→ **TASK INSTRUCTIONS**
Copy out each line below exactly as it appears.

→ **DATA LINES**
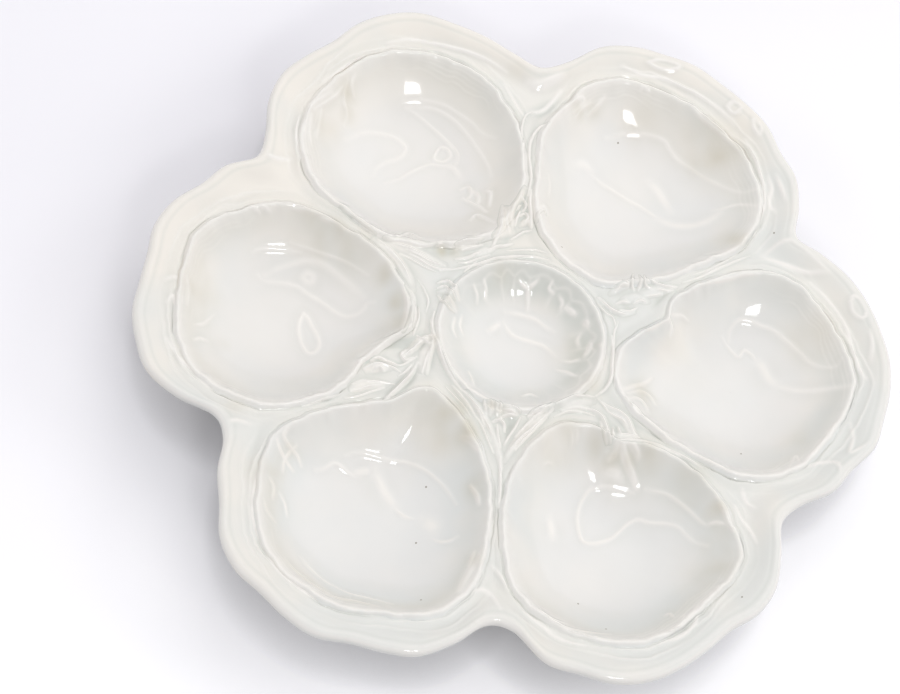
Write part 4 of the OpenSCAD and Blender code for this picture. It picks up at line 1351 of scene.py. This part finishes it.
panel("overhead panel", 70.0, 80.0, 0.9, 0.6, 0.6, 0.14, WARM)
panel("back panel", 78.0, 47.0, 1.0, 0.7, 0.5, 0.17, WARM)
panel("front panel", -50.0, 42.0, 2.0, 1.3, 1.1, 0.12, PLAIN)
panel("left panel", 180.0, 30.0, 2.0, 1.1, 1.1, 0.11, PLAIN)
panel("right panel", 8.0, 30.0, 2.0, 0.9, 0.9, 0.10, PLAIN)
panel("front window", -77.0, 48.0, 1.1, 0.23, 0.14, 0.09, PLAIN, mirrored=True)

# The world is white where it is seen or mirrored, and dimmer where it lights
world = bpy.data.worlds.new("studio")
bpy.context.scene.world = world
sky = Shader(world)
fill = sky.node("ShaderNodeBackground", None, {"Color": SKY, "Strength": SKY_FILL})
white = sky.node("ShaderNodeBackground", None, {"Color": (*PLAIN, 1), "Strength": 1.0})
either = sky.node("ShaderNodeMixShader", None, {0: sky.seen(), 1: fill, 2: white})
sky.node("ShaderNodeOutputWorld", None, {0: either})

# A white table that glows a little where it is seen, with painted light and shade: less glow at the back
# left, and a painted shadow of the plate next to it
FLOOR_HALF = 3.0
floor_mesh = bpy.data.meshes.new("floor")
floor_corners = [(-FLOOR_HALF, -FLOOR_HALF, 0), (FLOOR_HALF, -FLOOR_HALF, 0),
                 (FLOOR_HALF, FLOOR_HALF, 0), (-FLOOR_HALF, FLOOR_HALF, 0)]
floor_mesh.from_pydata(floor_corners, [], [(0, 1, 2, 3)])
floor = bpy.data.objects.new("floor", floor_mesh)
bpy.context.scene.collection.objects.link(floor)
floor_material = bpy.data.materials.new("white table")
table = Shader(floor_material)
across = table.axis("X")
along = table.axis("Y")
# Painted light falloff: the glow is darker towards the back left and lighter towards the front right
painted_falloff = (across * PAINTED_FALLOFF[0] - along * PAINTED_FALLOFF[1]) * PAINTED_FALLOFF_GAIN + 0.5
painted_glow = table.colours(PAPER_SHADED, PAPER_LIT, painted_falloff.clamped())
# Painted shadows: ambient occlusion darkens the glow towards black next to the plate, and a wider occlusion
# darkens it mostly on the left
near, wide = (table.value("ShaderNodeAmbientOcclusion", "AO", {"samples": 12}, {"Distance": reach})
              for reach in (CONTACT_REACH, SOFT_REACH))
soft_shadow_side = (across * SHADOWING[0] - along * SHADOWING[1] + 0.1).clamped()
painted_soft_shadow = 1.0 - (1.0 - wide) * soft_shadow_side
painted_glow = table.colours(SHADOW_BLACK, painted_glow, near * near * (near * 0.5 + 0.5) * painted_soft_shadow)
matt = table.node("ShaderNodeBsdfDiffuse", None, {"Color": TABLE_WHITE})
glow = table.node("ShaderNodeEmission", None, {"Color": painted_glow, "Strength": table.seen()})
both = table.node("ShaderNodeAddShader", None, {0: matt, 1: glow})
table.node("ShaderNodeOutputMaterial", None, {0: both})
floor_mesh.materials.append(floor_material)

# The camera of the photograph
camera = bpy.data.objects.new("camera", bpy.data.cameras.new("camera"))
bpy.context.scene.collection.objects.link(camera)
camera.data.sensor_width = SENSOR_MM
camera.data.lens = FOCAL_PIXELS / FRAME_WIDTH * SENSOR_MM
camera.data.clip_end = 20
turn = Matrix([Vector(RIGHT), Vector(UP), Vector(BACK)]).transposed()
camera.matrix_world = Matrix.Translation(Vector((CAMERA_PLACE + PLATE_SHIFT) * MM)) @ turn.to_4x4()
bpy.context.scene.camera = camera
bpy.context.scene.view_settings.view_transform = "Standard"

→ **ANSWER**
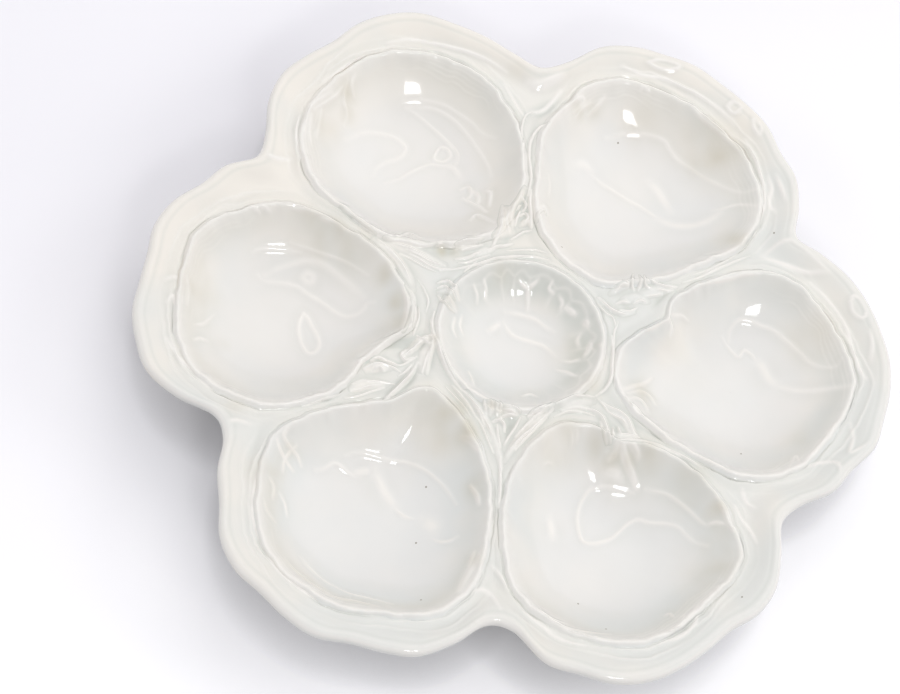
Write part 4 of the OpenSCAD and Blender code for this picture. It picks up at line 1351 of scene.py. This part finishes it.
panel("overhead panel", 70.0, 80.0, 0.9, 0.6, 0.6, 0.14, WARM)
panel("back panel", 78.0, 47.0, 1.0, 0.7, 0.5, 0.17, WARM)
panel("front panel", -50.0, 42.0, 2.0, 1.3, 1.1, 0.12, PLAIN)
panel("left panel", 180.0, 30.0, 2.0, 1.1, 1.1, 0.11, PLAIN)
panel("right panel", 8.0, 30.0, 2.0, 0.9, 0.9, 0.10, PLAIN)
panel("front window", -77.0, 48.0, 1.1, 0.23, 0.14, 0.09, PLAIN, mirrored=True)

# The world is white where it is seen or mirrored, and dimmer where it lights
world = bpy.data.worlds.new("studio")
bpy.context.scene.world = world
sky = Shader(world)
fill = sky.node("ShaderNodeBackground", None, {"Color": SKY, "Strength": SKY_FILL})
white = sky.node("ShaderNodeBackground", None, {"Color": (*PLAIN, 1), "Strength": 1.0})
either = sky.node("ShaderNodeMixShader", None, {0: sky.seen(), 1: fill, 2: white})
sky.node("ShaderNodeOutputWorld", None, {0: either})

# A white table that glows a little where it is seen, with painted light and shade: less glow at the back
# left, and a painted shadow of the plate next to it
FLOOR_HALF = 3.0
floor_mesh = bpy.data.meshes.new("floor")
floor_corners = [(-FLOOR_HALF, -FLOOR_HALF, 0), (FLOOR_HALF, -FLOOR_HALF, 0),
                 (FLOOR_HALF, FLOOR_HALF, 0), (-FLOOR_HALF, FLOOR_HALF, 0)]
floor_mesh.from_pydata(floor_corners, [], [(0, 1, 2, 3)])
floor = bpy.data.objects.new("floor", floor_mesh)
bpy.context.scene.collection.objects.link(floor)
floor_material = bpy.data.materials.new("white table")
table = Shader(floor_material)
across = table.axis("X")
along = table.axis("Y")
# Painted light falloff: the glow is darker towards the back left and lighter towards the front right
painted_falloff = (across * PAINTED_FALLOFF[0] - along * PAINTED_FALLOFF[1]) * PAINTED_FALLOFF_GAIN + 0.5
painted_glow = table.colours(PAPER_SHADED, PAPER_LIT, painted_falloff.clamped())
# Painted shadows: ambient occlusion darkens the glow towards black next to the plate, and a wider occlusion
# darkens it mostly on the left
near, wide = (table.value("ShaderNodeAmbientOcclusion", "AO", {"samples": 12}, {"Distance": reach})
              for reach in (CONTACT_REACH, SOFT_REACH))
soft_shadow_side = (across * SHADOWING[0] - along * SHADOWING[1] + 0.1).clamped()
painted_soft_shadow = 1.0 - (1.0 - wide) * soft_shadow_side
painted_glow = table.colours(SHADOW_BLACK, painted_glow, near * near * (near * 0.5 + 0.5) * painted_soft_shadow)
matt = table.node("ShaderNodeBsdfDiffuse", None, {"Color": TABLE_WHITE})
glow = table.node("ShaderNodeEmission", None, {"Color": painted_glow, "Strength": table.seen()})
both = table.node("ShaderNodeAddShader", None, {0: matt, 1: glow})
table.node("ShaderNodeOutputMaterial", None, {0: both})
floor_mesh.materials.append(floor_material)

# The camera of the photograph
camera = bpy.data.objects.new("camera", bpy.data.cameras.new("camera"))
bpy.context.scene.collection.objects.link(camera)
camera.data.sensor_width = SENSOR_MM
camera.data.lens = FOCAL_PIXELS / FRAME_WIDTH * SENSOR_MM
camera.data.clip_end = 20
turn = Matrix([Vector(RIGHT), Vector(UP), Vector(BACK)]).transposed()
camera.matrix_world = Matrix.Translation(Vector((CAMERA_PLACE + PLATE_SHIFT) * MM)) @ turn.to_4x4()
bpy.context.scene.camera = camera
bpy.context.scene.view_settings.view_transform = "Standard"